As good as Gold - detail 1992
Datasign & metal

Despite surface similarities, Berger says attitudes to art and value have certainly changed over the years. 'I think it's more open today. Everybody knows that art is business. You don't really have to put a dollar bill on a canvas anymore to say that this thing is worth a lot of money.' Instead, he says artistic investigation into the connection only gets deeper. 'It's like every science. Research goes on and from one big idea a lot of small ones develop and make it interesting and go more into the details and depths.'

As an example, Berger compares Andy Warhol's Coca-Cola motifs with Eimi Tamua's take on KFC as a Samoan artist living in Auckland who is aware of the brand's fascination for Pacific Islanders. 'It is more specific and detailed but also says a lot about globalisation and changes of taste.'

Interestingly, Berger's frank reductionism brings a certain vitality to the discussion of contemporary art; vast, sweeping considerations surrounding art give way to experiments involving discrete particles of meaning. Money for Nothing was a timely discussion of the interworkings of art, money and value as well as the relationship between public institutions and dealer galleries.

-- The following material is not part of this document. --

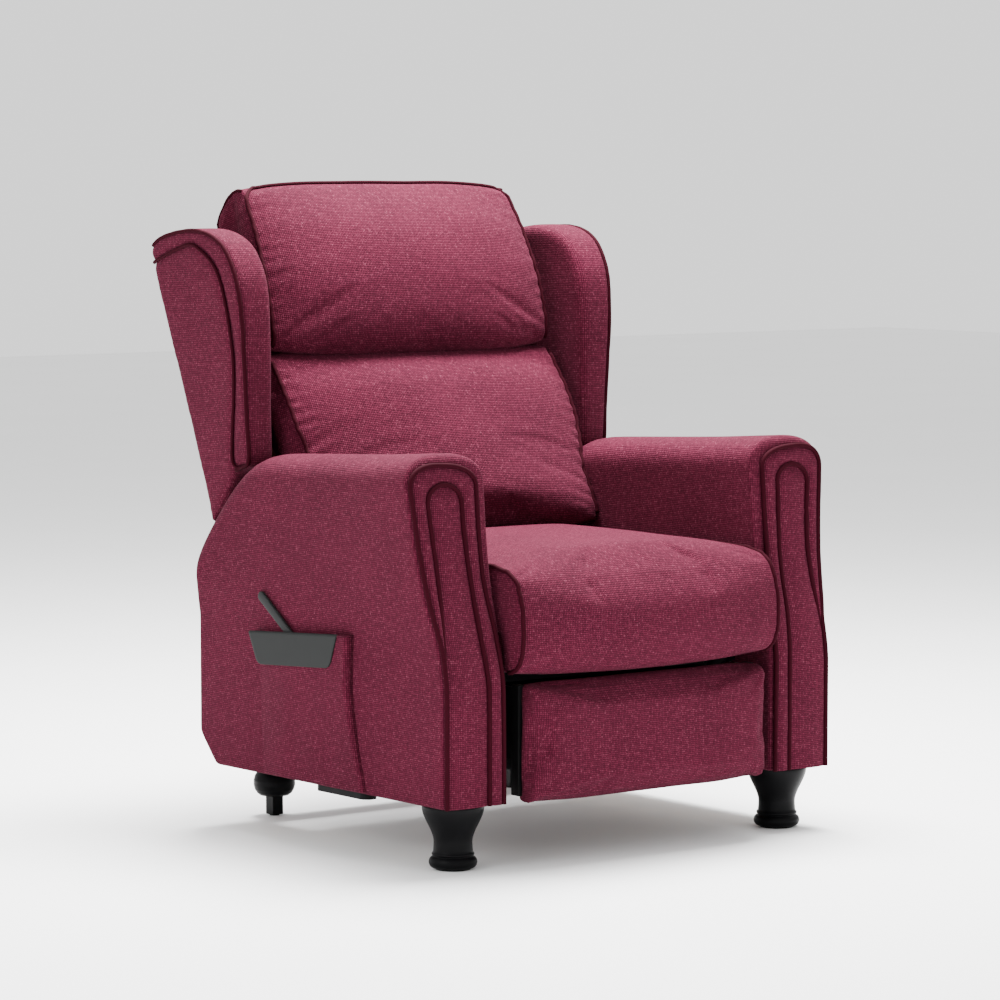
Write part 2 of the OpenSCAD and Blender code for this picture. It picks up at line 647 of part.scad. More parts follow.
// A wing: an upright slab with rounded edges that leans out towards its top
module wing(s) color(fabric) stand() side(s) {
    x0 = wing_x - wing_t;
    r = 17;
    steps = [[0, 1], [0.05, 0.45], [0.16, 0.12], [0.32, 0], [0.68, 0], [0.84, 0.1], [0.95, 0.4], [1, 1]];
    line = soften(wing_line);
    n = len(line);
    rings = [for (st = steps) let (pts = inset(line, r * 0.5 * st[1]))
        each [for (p = pts) [x0 + wing_t * st[0] + 0.055 * (p[1] - 560) * st[0], p[0], p[1]]]];
    polyhedron(rings, concat(
        [for (k = [0:len(steps) - 2]) for (i = [0:n - 1]) let (j = (i + 1) % n)
            each [[k * n + i, (k + 1) * n + j, k * n + j], [k * n + i, (k + 1) * n + i, (k + 1) * n + j]]],
        [[for (i = [0:n - 1]) i]], [[for (i = [n - 1:-1:0]) (len(steps) - 1) * n + i]]));
}

pad_y = stile_y - 0.3;

function w3(p, w) = [p[0], p[1], w];

module lumbar_cushion() color(fabric) stand()
    cushion([w3(bk(pad_y, -22), 0), w3(bk(pad_y, 80), 0), w3(bk(pad_y, 180), 0), w3(bk(pad_y, 262), 0),
        [620, 651, 0], [588, 650, 0], [570, 636, 0.8], [554, 603, 1], [529, 563, 1], [507, 523, 1],
        [478, 473, 1], [452, 425, 1], [438, 396, 0.6], [446, 380, 0.1], [500, 379, 0]],
        inner_x - 7, lumbar_crown, 8, 22, arm_h - 24);

module head_pillow() color(fabric) stand()
    cushion([w3(bk(pad_y, 279), 0), w3(bk(pad_y, 360), 0), w3(bk(pad_y, stile_top - 4), 0),
        w3(bk(pad_y, stile_top + 1), 0), w3(bk(pad_y + 5, stile_top + 1), 0),
        w3(bk(-30, stile_top + 3), 0), w3(bk(-20, stile_top + 20), 0.1), w3(bk(-22, 500), 0.2),
        [756, 896, 0.5], [712, 915, 0.4], [684, 908, 0.3], [655, 865, 0.7], [633, 823, 1],
        [613, 783, 1], [600, 743, 1], [590, 703, 1], [585, 678, 0.8], [597, 661, 0.1], [630, 660, 0]],
        inner_x + 10, head_crown, 8);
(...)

As part of the growing 'K'Road art quarter' - which features a number of dealer galleries - Artspace has waved the white flag over the conceptual rift between selling and showing art. While Artspace can by its very nature experiment beyond the parameters of commerce, by putting on shows like Money for Nothing, it is constructively engaging the wider art world by acknowledging its role in the creative value chain.